Our temporary home, La Libertad, is the working class sister to neighboring beach resort Salinas, and as such offers, particularly along it's chaotic dusty main highway, dozens of tallers (workshops), ferreterias (hardware stores) and oddly, vulanizadoras that sell and repair used tires from almost invariably sagging, brightly-painted wooden shacks. Right up the street from the marina is the El Paseo Mall, with a Walmart-ish superstore of basic hardware, groceries and sundries. Here, you can buy anything from mangos to motorcycles. Incongruously, to reach this thoroughly modern mall, you pass a public beach where men in antique wooden pangas paddle away from the beach with long nets and slowly surround schools of foot long fish. Afterwards, a team of men drag these enormous nets, hand-over-hand style to the beach. Then, couriers on bicycles attach strings of gilled fish to their handlebars and pedal through town to the local mercado de mariscos. This mercado is only a short bike ride away in downtown La Libertad, where in the sprawling market area a slow moving mass of humanity squeezes through a maze of tiny streets filled with hundreds of tiny shops, kiosks or walking tiendas. Standing along the curbs are men or women who hang their goods from their outstretched arms, hawking toilet paper, disposable razors, bras, etc. Pedicabs, bicycles modified to carry loads of materials, slowly squeeze and weave through the crowds; cars and buses, loaded with bright gold, newly-plucked chickens-complete with feet-crates of whole fish or potatoes and stalks of plantains. Amongst this maze of narrow streets, is a large open-sided market building entirely dedicated to mariscos (seafood), while a second and larger building houses separate stands selling fruits such as strawberries, achitolla, chirimoya, maracuya (passion fruit), pitahaya and tiny sweet finger bananas, plus herbs, vegetables, pirate CDs, thrift shop clothing and a plethora of plastic junk or as Philip calls it, "CPS" (Cheap Plastic...Stuff).

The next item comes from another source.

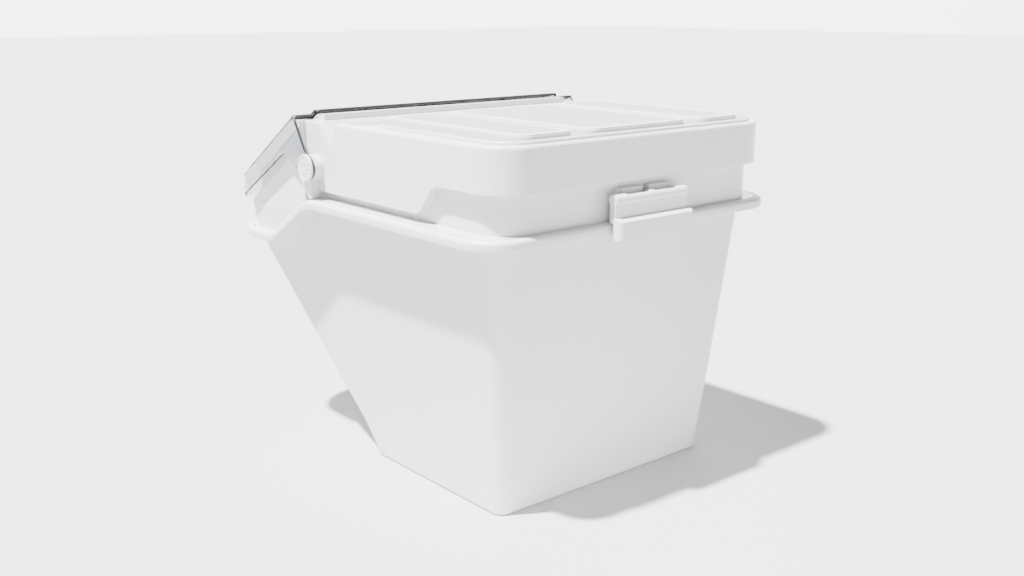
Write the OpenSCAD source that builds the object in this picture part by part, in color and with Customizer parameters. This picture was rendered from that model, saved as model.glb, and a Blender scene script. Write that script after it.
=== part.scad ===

Here at the Puerto Lucia Yacht Club, weekends swell the resident condominium population and power boats (many which are put into the water each week by Travelift for the benefit of their wealthy owners) race into and out of the blind entrance to the small yacht basin, nearly colliding with jet skis, sea kayaks, lasers and the tiny fleets of "Escuela Puerto Lucia" Optimists (sailing dinghies), piloted by enthusiastic child captains. The cruiser's lounge, where three computers allow internet access, becomes home to waves of fast moving teens who arrive by overloaded ATVs and instant-message dozens of their friends while giggling and talking with each other in rapid fire Spanish. Sport fishing boats roar away to fish out in the Humboldt Current that sweeps close to shore here, and arrive back at dock in the early evening with truckloads of large game fish-tuna, marlin, dorado- that they sell to local vendors who arrive in pick up trucks, and distribute amongst the marina employees. By Sunday evening, the place empties out, and those here in the boatyard seem to be the sole residents of this sprawling complex, at least until the next weekend arrives and things, once again, get livelier.


We hope soon to be again cruising but "when?" is the question we ask ourselves each day. When our projects are completed, we will splash and move on up Ecuador's coast until reaching Bahía de Caraquez from where we hope to launch other inland travel excursions.